Most Commonly Used Strategies in ALUMINI Futures
Spread trading involves buying and selling two different contract months. This reduces some of the price risk and instead takes advantage of the price spread between two different expiry months. Spread traders may use calendar spreads when they believe there will be a change in supply and demand.
Hedging by producers is not speculation. A cable company purchasing aluminium may buy ALUMINI futures to hedge against price rises. A trader with physical aluminium stock may go short on ALUMINI futures to protect against a price drop before selling.
When the market is trading within a range, range trading is employed. A trader will look for support and resistance levels on the ALUMINI futures chart and buy at support and sell at resistance, anticipating a price reversal.
Keep in mind that futures trading strategies are risky. Each strategy is based on an expectation of price movement, which may not occur.
How to Trade ALUMINI Futures on Dhan?
Open Your Account: Create a commodity trading account on Dhan and complete full KYC with a registered broker. Ensure the MCX commodity futures segment is activated separately from your equity account.
Add Funds: Add money to your trading account and ensure sufficient margin is available for your ALUMINI futures positions. Dhan displays margin requirements clearly before order placement.
Pick Your Contract: Choose the ALUMINI futures contract based on your preferred expiry. Near-month contracts generally carry the highest liquidity. Each lot on MCX represents 1 MT.
Read the Market Data: Analyse the ALUMINI futures price alongside open interest (OI), volume, and price trends before entering a position. Review live contract details directly on the instrument page under MCX commodities.
Place Your Trade: Execute your order using the appropriate order type.

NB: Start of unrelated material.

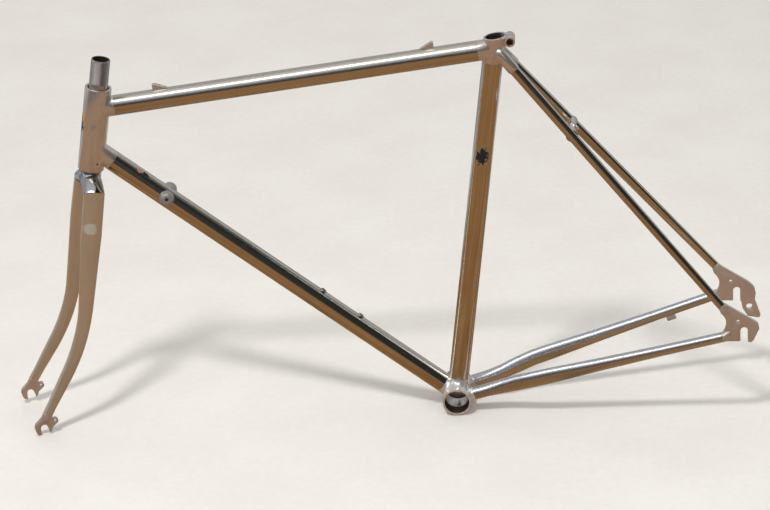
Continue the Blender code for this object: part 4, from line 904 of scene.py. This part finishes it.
@dataclass
class Studio:
    """Pale floor, soft lights, sky and camera."""

    camera_azimuth: float = -176.018
    camera_elevation: float = 23.684
    camera_roll: float = -2.966
    camera_distance: float = 3.5393
    camera_target: Vector = field(default_factory=lambda: Vector((-0.00739, 0.0, 0.23348)))
    lens: float = 119.777
    floor_size: float = 60.0
    wall_depth: float = -0.45
    wall_width: float = 5.0
    wall_height: float = 1.5
    # Elevation, through the zenith to the far side, and the light that comes from there.
    sky: tuple[tuple[float, Colour], ...] = (
        (0.0, (0.060, 0.050, 0.040)),
        (5.0, (0.024, 0.025, 0.026)),
        (18.0, (0.030, 0.032, 0.034)),
        (26.0, (0.16, 0.17, 0.19)),
        (38.0, (0.38, 0.41, 0.45)),
        (58.0, (0.58, 0.61, 0.66)),
        (85.0, (0.60, 0.57, 0.52)),
        (112.0, (0.42, 0.38, 0.32)),
        (135.0, (0.26, 0.23, 0.19)),
        (160.0, (0.16, 0.14, 0.12)),
        (180.0, (0.12, 0.105, 0.085)),
    )
    sun_band: tuple[float, float] = (0.338, 0.382)
    sun_glow: Colour = (3.6, 3.55, 3.45)
    rear_shade: Colour = (0.016, 0.019, 0.017)

    def build(self) -> None:
        """Set the stage."""
        bpy.context.scene.view_settings.view_transform = "Standard"
        self.floor()
        self.warm_ground()
        self.pale_wall()
        self.world()
        self.lights()
        self.camera()

    def level_sheet(self, name: str, height: float) -> bpy.types.Object:
        """Large level sheet at a height, which isn't part of the object."""
        return self.sheet(name, self.floor_size / 2, Matrix.Translation((0.0, 0.0, height)))

    def sheet(self, name: str, half: float, place: Matrix) -> bpy.types.Object:
        """Square sheet that isn't part of the object.

        Args:
            name: The sheet's name.
            half: Half of its side before it is placed.
            place: Matrix that stretches and moves it.

        Returns:
            The sheet.
        """
        bm = bmesh.new()
        bmesh.ops.create_grid(bm, x_segments=1, y_segments=1, size=half)
        bmesh.ops.transform(bm, matrix=place, verts=bm.verts)
        mesh = bpy.data.meshes.new(name)
        bm.to_mesh(mesh)
        bm.free()
        sheet = bpy.data.objects.new(name, mesh)
        bpy.context.scene.collection.objects.link(sheet)
        return sheet

    def floor(self) -> None:
        """Plain pale floor with a faint mottle."""
        floor = self.level_sheet("studio_floor", -0.0005)
        floor.visible_glossy = False
        shader = Shader("pale floor")
        local = shader.local(Matrix())
        mottle = shader.noise(local, 6.0, 5.0) * 0.6 + shader.noise(local, 90.0, 3.0) * 0.4
        colour = shader.blend(mottle.above(0.3, 0.7), (0.74, 0.72, 0.69), (0.79, 0.775, 0.75))
        floor.data.materials.append(shader.finish(Base_Color=colour, Roughness=0.85))

    def glow(self, sheet: bpy.types.Object, shader: Shader, colour: Wire) -> None:
        """Give a sheet a glow that only reflections see."""
        for ray in ("camera", "diffuse", "transmission", "volume_scatter", "shadow"):
            setattr(sheet, "visible_" + ray, False)
        emission = shader.node("ShaderNodeEmission", None, {"Color": colour, "Strength": 1.0})
        shader.plug(shader.output.inputs["Surface"], emission)
        sheet.data.materials.append(shader.owner)

    def warm_ground(self) -> None:
        """Warm terrace colour in the metal's reflections."""
        shader = Shader("warm ground")
        local = shader.local(Matrix())
        broad = shader.noise(shader.stretched(local, (1.6, 5.0, 1.0)), 1.0, 3.0)
        joints = shader.noise(shader.stretched(local, (9.0, 2.0, 1.0)), 1.0, 4.0)
        colour = shader.blend(broad.above(0.35, 0.65), (0.20, 0.098, 0.036), (0.31, 0.175, 0.075))
        colour = shader.blend(joints.above(0.52, 0.70) * 0.7, colour, (0.10, 0.066, 0.036))
        self.glow(self.level_sheet("warm_reflection", -0.0015), shader, colour)

    def pale_wall(self) -> None:
        """Pale boarded wall in the metal's reflections, behind the object."""
        stand = Matrix.Rotation(math.radians(90.0), 4, "X")
        size = Matrix.Diagonal((self.wall_width, self.wall_height, 1.0, 1.0))
        spot = Matrix.Translation((0.0, self.wall_depth, self.wall_height / 2))
        wall = self.sheet("wall_reflection", 0.5, spot @ stand @ size)
        shader = Shader("pale wall")
        local = shader.local(Matrix())
        boards = shader.noise(shader.stretched(local, (0.4, 1.0, 30.0)), 1.0, 3.0)
        colour = shader.blend(boards.above(0.38, 0.58), (0.15, 0.13, 0.11), (0.48, 0.50, 0.53))
        self.glow(wall, shader, colour)

    def world(self) -> None:
        """Banded sky with a sun band and a dark rear for reflections. Other rays see a plain pale one."""
        shader = Shader("studio sky", world=True)
        bpy.context.scene.world = shader.owner
        way = shader.node("ShaderNodeTexCoord", output="Generated")
        x, y, z = shader.split(way)
        share = z.math("ARCTAN2", y) * (1.0 / math.pi)
        colour = shader.ramp(share, tuple((degrees / 180.0, value) for degrees, value in self.sky))
        low, high = self.sun_band
        band = share.above(low - 0.02, low) * (1.0 - share.above(high, high + 0.02)) * x.above(-0.35, -0.15)
        colour = shader.blend(band * (1.0 - x.above(0.55, 0.8)), colour, self.sun_glow)
        rear = (x * -1.0).above(0.34, 0.46) * z.above(-0.05, 0.02)
        colour = shader.blend(rear, colour, self.rear_shade)
        banded = shader.node("ShaderNodeBackground", None, {"Color": colour, "Strength": 1.0})
        plain = shader.node("ShaderNodeBackground", None, {"Color": (0.62, 0.61, 0.59), "Strength": 1.0})
        glossy = shader.node("ShaderNodeLightPath", output="Is Glossy Ray")
        mixed = shader.node("ShaderNodeMixShader", None, {0: glossy, 1: plain, 2: banded})
        shader.plug(shader.output.inputs["Surface"], mixed)

    def lights(self) -> None:
        """One softbox and two large soft fills, which give shape to the satin pieces."""
        for lamp in LAMPS:
            data = bpy.data.lights.new(lamp.name, "AREA")
            data.shape = "DISK"
            data.size = lamp.size
            data.energy = lamp.power
            data.color = lamp.colour
            light = bpy.data.objects.new(lamp.name, data)
            light.visible_glossy = False
            way = Vector(lamp.direction).normalized()
            light.location = self.camera_target + way * lamp.distance
            light.rotation_mode = "QUATERNION"
            light.rotation_quaternion = (-way).to_track_quat("-Z", "Y")
            bpy.context.scene.collection.objects.link(light)

    def camera(self) -> None:
        """Camera at the chosen angle, with a slight roll."""
        data = bpy.data.cameras.new("camera")
        data.lens = self.lens
        data.sensor_width = 36.0
        data.sensor_fit = "HORIZONTAL"
        camera = bpy.data.objects.new("camera", data)
        azimuth = math.radians(self.camera_azimuth)
        elevation = math.radians(self.camera_elevation)
        back = Vector((math.sin(azimuth) * math.cos(elevation), -math.cos(azimuth) * math.cos(elevation),
                       math.sin(elevation)))
        level = UP.cross(back).normalized()
        turn = Matrix.Rotation(math.radians(self.camera_roll), 4, back)
        right = (turn.to_3x3() @ level).normalized()
        rotation = Matrix((right, back.cross(right), back)).transposed().to_4x4()
        camera.matrix_world = Matrix.Translation(self.camera_target + back * self.camera_distance) @ rotation
        bpy.context.scene.collection.objects.link(camera)
        bpy.context.scene.camera = camera


def main() -> None:
    """Build every sub-assembly in order, then the studio."""
    logging.basicConfig(level=logging.INFO, format="%(name)s: %(message)s")
    layout = Layout(frame["nodes"], frame["record"])
    shop = Workshop(layout)
    for assembly in (MainTubes, HeadJoint, BracketShell, RearTriangle, SeatCluster, Fittings, Fork):
        assembly(shop).build()
        LOG.info("%s done", assembly.__name__)
    Studio().build()
    LOG.info("pieces: %s", shop.bodies)


if __name__ == "__main__":
    main()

Market orders fill at the current price, while limit orders execute only at your specified price — useful when precision on entry matters.
Track Your Position: Monitor ALUMINI price movements, OI shifts, and MTM adjustments actively through the session.
Adjust When Needed: Modify or exit positions based on market developments, price behaviour around key levels, and your original strategy parameters. Set stop-loss levels that align with your risk capacity.
Know the Contract Type: ALUMINI commodity futures follow a daily MTM settlement model, meaning profits and losses are credited or debited to your account at the end of each trading session, not just at expiry.
Tips for Trading ALUMINI Futures Effectively
Watch LME prices and USD/INR together. ALUMINI pricing in India is a function of both. A rising rupee can partially offset a rising LME price, and the reverse is also true.
Track Chinese smelter news. Production curtailments or restarts in China move aluminium prices faster than most other fundamental signals. This includes power availability reports, environmental compliance notices, and capacity utilisation data.
Understand margin requirements before entering. Margin requirements on commodity futures can increase when volatility rises. This can result in a margin call if your account does not have buffer funds. It's worth maintaining a margin beyond the minimum required.
Use the ALUMINI futures chart across multiple timeframes. A trend visible on the daily chart may not be the same as what the 5-minute chart shows. Aligning both time frames before entering a position tends to improve trade clarity.
Square off before expiry if you don't want delivery obligations. Most retail traders have no intention of taking or giving physical delivery. Exiting well before the last trading day avoids unnecessary complications.
Avoid overleveraging. The ability to take a large position with a small margin is not a reason to do so. Position sizing that keeps any single trade's risk within a defined percentage of your total capital is a more sustainable approach.
Aluminium is one of the most consumed metals in the modern economy.. ALUMINI futures on MCX offer a regulated, accessible way to engage with its price movements, whether for speculation, hedging, or understanding the broader commodity cycle. The more clearly a trader understands what drives aluminium prices, the better placed they are to read ALUMINI futures data and make informed decisions.